Thinking back to the question that I was asked, it did seem odd to be asked that by someone I barely knew. I hadn’t fallen in love when I was thirteen, no, but I may have considered myself to be in love at a relatively young age. It’s partly why I often fail to take myself and others seriously at seventeen or eighteen who say they’re in love or consider thinking about being in love. At least, there are few exceptions. It’s not just a state of mind; it’s a physical and emotional connection or reaction. It’s being able to see past what you want with a person to find a route that allows you to travel alongside each other, developing and supporting each other and building character.
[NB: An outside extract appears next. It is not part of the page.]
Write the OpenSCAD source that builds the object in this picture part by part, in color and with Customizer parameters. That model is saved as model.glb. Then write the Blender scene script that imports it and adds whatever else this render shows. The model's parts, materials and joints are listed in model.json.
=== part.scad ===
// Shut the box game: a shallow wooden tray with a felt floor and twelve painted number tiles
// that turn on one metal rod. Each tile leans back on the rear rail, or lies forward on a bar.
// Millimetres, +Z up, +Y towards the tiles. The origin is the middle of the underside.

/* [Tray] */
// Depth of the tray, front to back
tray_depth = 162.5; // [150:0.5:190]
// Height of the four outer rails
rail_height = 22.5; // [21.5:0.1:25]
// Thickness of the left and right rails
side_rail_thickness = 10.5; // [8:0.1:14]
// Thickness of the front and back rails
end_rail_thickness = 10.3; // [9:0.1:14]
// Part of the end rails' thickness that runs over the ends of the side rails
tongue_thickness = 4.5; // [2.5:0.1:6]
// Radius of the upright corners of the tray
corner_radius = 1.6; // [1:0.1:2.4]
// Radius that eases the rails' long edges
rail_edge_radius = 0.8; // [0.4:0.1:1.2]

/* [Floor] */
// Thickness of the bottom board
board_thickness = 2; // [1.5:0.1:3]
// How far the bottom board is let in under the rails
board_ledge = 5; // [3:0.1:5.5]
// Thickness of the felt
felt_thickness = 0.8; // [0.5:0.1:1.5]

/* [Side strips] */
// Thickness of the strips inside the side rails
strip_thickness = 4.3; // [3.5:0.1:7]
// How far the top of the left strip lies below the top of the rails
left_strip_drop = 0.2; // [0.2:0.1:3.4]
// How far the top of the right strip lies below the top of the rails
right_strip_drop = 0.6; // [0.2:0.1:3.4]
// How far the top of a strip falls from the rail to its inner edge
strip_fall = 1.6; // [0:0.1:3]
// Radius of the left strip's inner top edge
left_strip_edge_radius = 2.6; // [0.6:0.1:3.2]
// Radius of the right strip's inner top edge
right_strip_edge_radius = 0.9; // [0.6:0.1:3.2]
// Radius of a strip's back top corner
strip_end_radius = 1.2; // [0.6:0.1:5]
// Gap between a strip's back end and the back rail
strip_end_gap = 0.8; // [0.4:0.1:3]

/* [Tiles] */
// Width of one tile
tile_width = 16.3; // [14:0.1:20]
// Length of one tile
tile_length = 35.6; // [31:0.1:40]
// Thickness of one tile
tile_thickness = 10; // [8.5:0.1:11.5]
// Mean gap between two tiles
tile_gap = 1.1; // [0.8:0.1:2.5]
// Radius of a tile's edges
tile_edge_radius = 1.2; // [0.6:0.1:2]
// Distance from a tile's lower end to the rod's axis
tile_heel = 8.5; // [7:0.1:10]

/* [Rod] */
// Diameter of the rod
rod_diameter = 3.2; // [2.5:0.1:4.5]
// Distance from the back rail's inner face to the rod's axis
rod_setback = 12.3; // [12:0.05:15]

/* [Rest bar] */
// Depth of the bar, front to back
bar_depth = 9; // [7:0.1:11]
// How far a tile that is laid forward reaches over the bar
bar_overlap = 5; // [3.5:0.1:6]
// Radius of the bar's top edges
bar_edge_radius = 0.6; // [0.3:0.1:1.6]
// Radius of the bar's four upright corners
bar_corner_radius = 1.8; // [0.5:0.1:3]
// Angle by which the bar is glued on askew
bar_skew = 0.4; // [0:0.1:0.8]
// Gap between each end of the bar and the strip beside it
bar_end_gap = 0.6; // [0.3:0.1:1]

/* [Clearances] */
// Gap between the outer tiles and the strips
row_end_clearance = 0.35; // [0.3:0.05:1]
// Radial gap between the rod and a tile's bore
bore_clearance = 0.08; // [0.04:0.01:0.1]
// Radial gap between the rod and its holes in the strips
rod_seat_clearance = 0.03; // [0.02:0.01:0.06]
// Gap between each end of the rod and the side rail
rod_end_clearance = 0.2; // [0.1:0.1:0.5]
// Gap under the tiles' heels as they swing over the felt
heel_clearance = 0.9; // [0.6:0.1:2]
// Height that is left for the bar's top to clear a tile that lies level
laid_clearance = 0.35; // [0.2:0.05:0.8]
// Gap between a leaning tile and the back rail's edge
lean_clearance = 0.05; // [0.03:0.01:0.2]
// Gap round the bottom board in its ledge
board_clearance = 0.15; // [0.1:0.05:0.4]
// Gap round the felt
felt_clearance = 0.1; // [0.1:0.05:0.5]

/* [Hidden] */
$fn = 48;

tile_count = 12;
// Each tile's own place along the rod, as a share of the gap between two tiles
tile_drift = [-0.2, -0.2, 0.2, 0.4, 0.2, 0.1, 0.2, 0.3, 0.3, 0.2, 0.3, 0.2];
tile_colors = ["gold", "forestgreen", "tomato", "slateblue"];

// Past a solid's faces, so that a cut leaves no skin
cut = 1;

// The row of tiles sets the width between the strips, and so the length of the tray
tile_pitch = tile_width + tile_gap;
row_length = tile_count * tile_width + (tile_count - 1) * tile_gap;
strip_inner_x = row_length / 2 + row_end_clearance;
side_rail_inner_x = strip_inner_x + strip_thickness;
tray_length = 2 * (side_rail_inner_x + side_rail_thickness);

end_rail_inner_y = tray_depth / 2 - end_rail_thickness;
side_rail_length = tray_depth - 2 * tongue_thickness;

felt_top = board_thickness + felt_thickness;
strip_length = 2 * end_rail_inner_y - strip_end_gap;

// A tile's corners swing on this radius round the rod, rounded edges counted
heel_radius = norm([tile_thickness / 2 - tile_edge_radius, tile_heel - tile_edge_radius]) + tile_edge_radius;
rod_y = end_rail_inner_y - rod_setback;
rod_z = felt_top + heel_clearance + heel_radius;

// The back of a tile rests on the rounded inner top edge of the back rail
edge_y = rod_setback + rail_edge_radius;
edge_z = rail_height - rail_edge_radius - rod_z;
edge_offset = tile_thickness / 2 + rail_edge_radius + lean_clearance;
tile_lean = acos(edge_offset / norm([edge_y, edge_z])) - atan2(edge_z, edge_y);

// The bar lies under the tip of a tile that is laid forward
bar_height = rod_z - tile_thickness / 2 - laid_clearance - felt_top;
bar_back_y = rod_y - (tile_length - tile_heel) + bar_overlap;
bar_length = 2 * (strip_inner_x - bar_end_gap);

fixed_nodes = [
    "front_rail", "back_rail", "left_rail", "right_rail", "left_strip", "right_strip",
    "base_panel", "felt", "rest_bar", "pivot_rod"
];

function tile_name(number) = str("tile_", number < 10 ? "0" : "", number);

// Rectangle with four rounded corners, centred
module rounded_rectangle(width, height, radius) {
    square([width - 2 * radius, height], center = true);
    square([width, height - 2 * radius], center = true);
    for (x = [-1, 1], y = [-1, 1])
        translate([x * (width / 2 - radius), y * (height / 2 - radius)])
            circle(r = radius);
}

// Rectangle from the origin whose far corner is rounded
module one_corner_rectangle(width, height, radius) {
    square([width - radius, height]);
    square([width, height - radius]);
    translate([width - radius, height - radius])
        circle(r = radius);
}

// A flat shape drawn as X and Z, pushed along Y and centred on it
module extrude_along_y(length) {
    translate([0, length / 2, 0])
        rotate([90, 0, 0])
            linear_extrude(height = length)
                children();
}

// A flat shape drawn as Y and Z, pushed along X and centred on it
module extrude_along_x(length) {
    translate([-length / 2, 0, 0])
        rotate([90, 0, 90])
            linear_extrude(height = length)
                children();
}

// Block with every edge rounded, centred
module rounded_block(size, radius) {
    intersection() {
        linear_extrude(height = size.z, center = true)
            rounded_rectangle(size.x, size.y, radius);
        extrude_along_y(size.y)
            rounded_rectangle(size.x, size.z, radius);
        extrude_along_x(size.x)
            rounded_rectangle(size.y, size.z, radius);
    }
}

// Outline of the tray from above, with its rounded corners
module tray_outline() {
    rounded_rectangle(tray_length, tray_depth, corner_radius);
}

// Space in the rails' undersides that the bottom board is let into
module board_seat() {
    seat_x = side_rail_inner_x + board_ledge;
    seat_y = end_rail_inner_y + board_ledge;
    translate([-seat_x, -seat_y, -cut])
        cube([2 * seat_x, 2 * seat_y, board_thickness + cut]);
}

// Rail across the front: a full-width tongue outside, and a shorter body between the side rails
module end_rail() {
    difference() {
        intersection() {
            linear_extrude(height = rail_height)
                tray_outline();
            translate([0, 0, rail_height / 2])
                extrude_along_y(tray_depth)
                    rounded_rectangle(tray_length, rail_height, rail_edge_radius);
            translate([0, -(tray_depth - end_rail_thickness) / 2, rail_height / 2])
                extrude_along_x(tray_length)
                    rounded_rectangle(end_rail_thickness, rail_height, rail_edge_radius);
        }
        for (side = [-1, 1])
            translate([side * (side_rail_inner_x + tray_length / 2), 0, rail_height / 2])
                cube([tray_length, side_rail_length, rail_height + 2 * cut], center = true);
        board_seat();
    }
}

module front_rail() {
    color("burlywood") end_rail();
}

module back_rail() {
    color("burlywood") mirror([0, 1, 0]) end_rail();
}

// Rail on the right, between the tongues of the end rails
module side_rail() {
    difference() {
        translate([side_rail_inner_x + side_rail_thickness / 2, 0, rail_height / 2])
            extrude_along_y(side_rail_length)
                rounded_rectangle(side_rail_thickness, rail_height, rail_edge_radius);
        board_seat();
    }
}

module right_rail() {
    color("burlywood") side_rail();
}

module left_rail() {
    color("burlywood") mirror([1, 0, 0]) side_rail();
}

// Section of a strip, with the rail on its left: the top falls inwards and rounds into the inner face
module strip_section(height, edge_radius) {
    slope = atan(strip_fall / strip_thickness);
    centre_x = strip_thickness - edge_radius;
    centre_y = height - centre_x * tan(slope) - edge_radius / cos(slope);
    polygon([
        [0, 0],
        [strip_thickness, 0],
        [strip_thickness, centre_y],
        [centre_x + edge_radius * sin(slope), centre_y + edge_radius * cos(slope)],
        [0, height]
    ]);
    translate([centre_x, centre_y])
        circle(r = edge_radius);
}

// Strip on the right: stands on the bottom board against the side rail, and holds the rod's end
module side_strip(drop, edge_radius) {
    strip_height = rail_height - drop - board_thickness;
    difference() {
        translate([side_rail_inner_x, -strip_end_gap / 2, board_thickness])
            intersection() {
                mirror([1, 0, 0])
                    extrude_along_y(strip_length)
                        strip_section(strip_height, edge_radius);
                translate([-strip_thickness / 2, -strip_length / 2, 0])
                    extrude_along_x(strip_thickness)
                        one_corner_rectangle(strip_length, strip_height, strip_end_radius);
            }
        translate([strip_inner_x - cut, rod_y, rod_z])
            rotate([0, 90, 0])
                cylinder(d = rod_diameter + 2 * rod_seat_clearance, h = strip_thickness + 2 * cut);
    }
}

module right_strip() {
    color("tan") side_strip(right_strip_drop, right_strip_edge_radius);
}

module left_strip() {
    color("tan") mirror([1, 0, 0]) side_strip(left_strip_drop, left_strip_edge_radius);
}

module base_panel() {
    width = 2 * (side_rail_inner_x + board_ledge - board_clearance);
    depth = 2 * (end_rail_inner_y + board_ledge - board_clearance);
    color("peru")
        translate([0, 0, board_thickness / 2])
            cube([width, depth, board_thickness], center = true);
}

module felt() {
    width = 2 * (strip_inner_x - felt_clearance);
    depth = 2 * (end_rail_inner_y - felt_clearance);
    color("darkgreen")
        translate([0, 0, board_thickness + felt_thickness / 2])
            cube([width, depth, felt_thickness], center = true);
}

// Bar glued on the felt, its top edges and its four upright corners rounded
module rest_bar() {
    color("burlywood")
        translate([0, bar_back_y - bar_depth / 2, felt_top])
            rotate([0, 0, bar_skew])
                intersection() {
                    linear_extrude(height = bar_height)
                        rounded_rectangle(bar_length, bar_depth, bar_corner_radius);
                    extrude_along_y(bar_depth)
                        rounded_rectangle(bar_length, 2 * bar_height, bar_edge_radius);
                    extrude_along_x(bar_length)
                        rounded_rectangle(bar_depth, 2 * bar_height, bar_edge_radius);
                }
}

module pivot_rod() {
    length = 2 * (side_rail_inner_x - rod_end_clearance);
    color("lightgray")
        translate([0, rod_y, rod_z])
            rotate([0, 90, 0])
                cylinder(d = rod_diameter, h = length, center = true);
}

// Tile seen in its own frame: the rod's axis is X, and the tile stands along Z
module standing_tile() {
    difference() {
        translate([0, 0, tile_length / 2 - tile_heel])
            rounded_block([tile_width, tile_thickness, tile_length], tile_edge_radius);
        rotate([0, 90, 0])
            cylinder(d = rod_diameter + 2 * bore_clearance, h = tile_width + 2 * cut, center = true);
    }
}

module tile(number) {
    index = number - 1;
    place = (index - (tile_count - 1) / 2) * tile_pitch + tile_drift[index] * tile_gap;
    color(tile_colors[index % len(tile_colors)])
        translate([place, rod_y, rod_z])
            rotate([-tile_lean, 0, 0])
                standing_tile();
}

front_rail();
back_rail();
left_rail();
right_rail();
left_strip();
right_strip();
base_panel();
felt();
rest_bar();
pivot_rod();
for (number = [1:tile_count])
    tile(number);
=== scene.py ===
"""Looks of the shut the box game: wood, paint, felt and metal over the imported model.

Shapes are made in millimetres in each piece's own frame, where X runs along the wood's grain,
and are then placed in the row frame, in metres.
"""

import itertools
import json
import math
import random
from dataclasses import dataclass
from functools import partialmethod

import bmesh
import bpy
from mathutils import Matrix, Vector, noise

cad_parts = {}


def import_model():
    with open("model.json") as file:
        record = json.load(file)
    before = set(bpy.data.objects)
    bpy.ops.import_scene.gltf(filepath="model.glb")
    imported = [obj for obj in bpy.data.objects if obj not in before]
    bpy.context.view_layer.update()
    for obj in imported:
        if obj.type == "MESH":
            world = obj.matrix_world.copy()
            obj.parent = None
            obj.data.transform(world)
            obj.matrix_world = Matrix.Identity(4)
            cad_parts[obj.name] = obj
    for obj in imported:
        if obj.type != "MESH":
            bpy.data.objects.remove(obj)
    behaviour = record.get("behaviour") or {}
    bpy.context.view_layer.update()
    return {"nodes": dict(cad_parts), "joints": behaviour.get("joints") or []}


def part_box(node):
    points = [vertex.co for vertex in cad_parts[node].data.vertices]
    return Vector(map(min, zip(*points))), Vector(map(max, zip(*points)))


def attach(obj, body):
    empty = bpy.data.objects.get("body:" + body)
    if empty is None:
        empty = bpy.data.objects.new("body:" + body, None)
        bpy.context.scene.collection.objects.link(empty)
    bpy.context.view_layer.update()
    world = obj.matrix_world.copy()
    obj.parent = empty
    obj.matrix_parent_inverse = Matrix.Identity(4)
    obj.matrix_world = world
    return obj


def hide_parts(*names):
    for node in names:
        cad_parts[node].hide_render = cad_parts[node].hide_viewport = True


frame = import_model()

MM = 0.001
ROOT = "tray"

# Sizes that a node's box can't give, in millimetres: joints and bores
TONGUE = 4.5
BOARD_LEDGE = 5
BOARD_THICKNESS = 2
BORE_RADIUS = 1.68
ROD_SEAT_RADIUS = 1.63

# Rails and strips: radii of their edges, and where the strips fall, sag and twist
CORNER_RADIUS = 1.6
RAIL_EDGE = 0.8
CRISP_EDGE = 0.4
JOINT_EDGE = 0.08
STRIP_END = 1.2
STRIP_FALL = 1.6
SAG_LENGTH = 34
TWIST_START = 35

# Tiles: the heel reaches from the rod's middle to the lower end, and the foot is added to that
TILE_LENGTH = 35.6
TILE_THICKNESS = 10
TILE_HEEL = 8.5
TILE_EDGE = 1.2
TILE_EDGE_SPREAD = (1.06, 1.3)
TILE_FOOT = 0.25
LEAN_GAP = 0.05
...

At eighteen you’ve reached the end of childhood but still continue growing. As my companion said, you don’t realise your full identity until you’re about twenty. Does that not mean your values continue changing, so much so that the person you believed yourself to be in love with may not mean anything to you?
Maybe that's what's wrong though. Telling yourself you won't fall for somebody was almost as foolish as flinging yourself into their arms without any knowledge of who they are. It just happens. Time for a shock.
"Love recklessly, and to hell with the consequences."